Die Europäer, genauer gesagt die EU, noch genauer gesagt die Europäische Kommission, haben die beneidenswerte Fähigkeit – neben vielen anderen –, mit schlafwandlerischer Sicherheit Sachen zu erfinden, die bestenfalls nutzlos, meist aber grotesk schädlich sind. Das mag auch daran liegen, dass die Kommission eine Machtfülle besitzt, vor der bald jeder in Europa kapitulieren muss, und in der Schlange derjenigen, die resigniert ihre Waffen abliefern wollen, steht der gesunde Menschenverstand stets an prominenter Stelle.

Die Vorgänger und Vorvorgänger statteten die Kommission mit ihren unveräußerlichen Rechten aus, und die heutigen Regierungen entsandten dorthin Leute, die bestenfalls als Knallchargen Dienst tun, das aber laut und deutlich. Ein Handelskommissar namens De Gucht kann so behaupten, er tue ja nur seinen Job, wenn er Strafzölle gegen chinesische Solarpaneele erhebe – elf Prozent bis Ende August, danach 47 Prozent. Die Menschheit wäre wohl besser dran, wenn der Mann auf die Ausübung seines Job verzichten würde. Denn die Herstellung solcher Module ist für Europa keine wichtige Industrie: es ist keinerlei „High-Tech“, die chinesische Preisgestaltung trifft nur eine verschwindend kleine Teileinheit der Solarindustrie – dem großen Rest schadet der EU-Strafzoll, denn die Preise werden steigen. Das betrifft alle Lieferanten von Komplettsystemen. Hierzulande, wohlgemerkt.

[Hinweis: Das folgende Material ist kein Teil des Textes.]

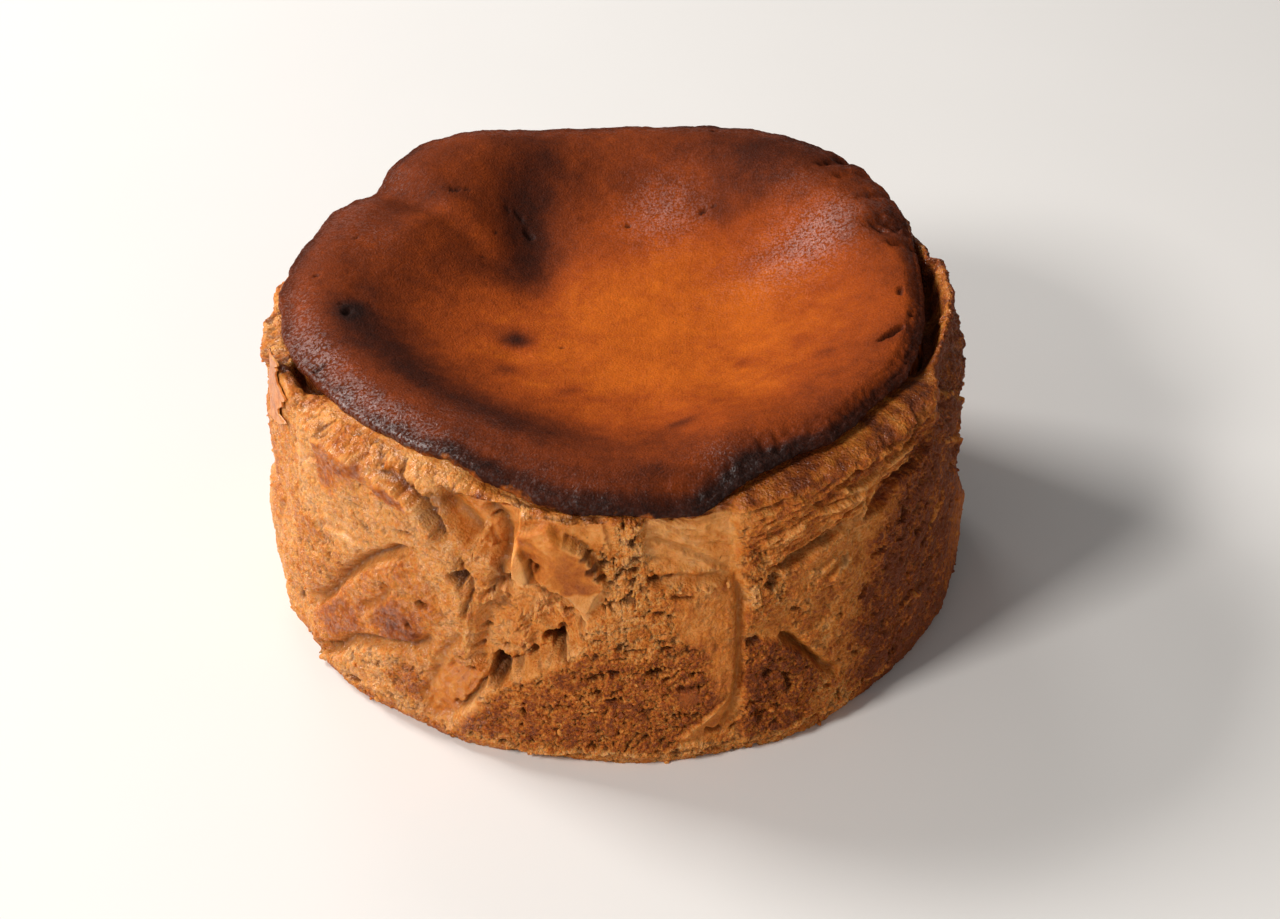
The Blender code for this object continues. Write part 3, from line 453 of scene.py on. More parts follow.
# Darker places burnt into the crust: x, y, half length, half width, turn, and how much.
BURNS = (
    (-16.8, -3.8, 2.5, 2.5, -60, 0.58), (-18.6, -2.4, 5.5, 4.0, -30, 0.16),
    (-17.8, -14.4, 2.4, 1.8, 10, 0.22), (-44.5, -6.6, 3.6, 2.6, 70, 0.40), (-42, 2, 2.4, 2.4, 0, 0.14),
    (-7.6, -21.2, 2.0, 1.4, 30, 0.22), (-9.4, -25, 1.5, 1.2, 0, 0.1), (10.6, -35.8, 2.6, 1.4, 30, 0.24),
    (21.4, -14.2, 1.9, 1.3, 50, 0.2), (35, -17.6, 1.8, 1.2, 0, 0.16), (10.5, -8.5, 1.3, 1.0, 0, 0.08),
    (-15, 23, 5.0, 12.0, 5, 0.46), (-19, 15.5, 6.0, 4.0, 0, 0.14), (-14, 42, 5.0, 12.0, 0, 0.16),
    (22.4, -51.0, 4.6, 3.4, 25, 0.46), (-8, -34, 2.4, 1.4, 0, 0.07), (6, -52, 3.0, 2.0, 0, 0.14),
    (48, 18, 3.0, 6.0, -20, 0.2), (28, 41, 13.0, 8.0, -30, 0.26), (18.6, 40.6, 1.4, 1.6, 0, 0.08),
    (-40, 27, 4.0, 4.5, 0, 0.06), (18.6, 29, 4.0, 5.0, 0, 0.14), (-35, 46, 5.0, 5.0, 0, 0.08),
    (31, -11, 1.5, 1.2, 0, 0.08), (46, -16.8, 4.0, 1.8, 42, 0.14),
)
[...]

Natürlich beziehen die chinesischen Firmen alle Werkzeugmaschinen und Ausrüstung aus Europa, und zusätzliche Technologie zu den Zellen und Paneelen kauft das Land auch hier: ehe es seine Module weltweit exportiert. Der Handelskommissar hat den Wettbewerb im Selber-ins-Knie-Schießen klar für sich entschieden. Das sieht auch Bundeswirtschaftsminister Rösler so, den man auf dem Familienunternehmertag in Berlin fragen konnte. Die Strafzölle sind Nonsens, 17 EU-Länder sind dagegen, aber vor 2014 werden sie nicht gefragt werden. Was den Fragesteller erstaunt, ist die resignierende Nonchalance, die mit dieser Feststellung einhergeht. Auch wenn der Minister immerhin zugibt, dass solche Strafzölle auch deshalb vermintes Gelände sind, weil man ja gerade der ganzen Solarchose in Europa definitiv nicht nachsagen kann, dass sie völlig staatsfrei abliefe. Die deutsche EEG-Förderungspolitik würde China, wäre man dort entschlossen, gute Gründe geben, weitere Einfuhren zu stoppen. Wenn man überdies die traditionelle europäische Agrarpolitik betrachtet und danach noch Lust verspürt, sich die Struktur- und Regionalförderungen anzusehen, die es hierzulande gibt, dann kann man ermessen, was bei strenger Betrachtung an Strafzöllen auf Europa zukommen müsste. Welch ein Glück, dass hier noch ein paar Dinge erzeugt werden, die die Welt braucht! Wehe uns, wenn das mal nicht der Fall sein wird.

In der Geschichte sind Zölle und sonstige Handelshemmnisse öfter der scheinbar günstige Ausweg aus Krisen gewesen – genützt hat es nie. Als England seine Industrie im 19. Jahrhundert schützen wollte, indem andere Länder gezwungen wurden, Herkunftsbezeichnungen auf ihre Güter zu schreiben, wirkte das wie ein Konjunkturprogramm für den Kontinent: "Made in Germany" wurde zum Qualitätsmerkmal, ja, zum Ehrenemblem jeder Maschine, jedes Werkzeugs, jedes Stahlrohrs. Das eigene Knie haben die Briten damals zielsicher getroffen. Das könnte man in Brüssel wissen, aber dort scheint man den Schuss nicht gehört zu haben.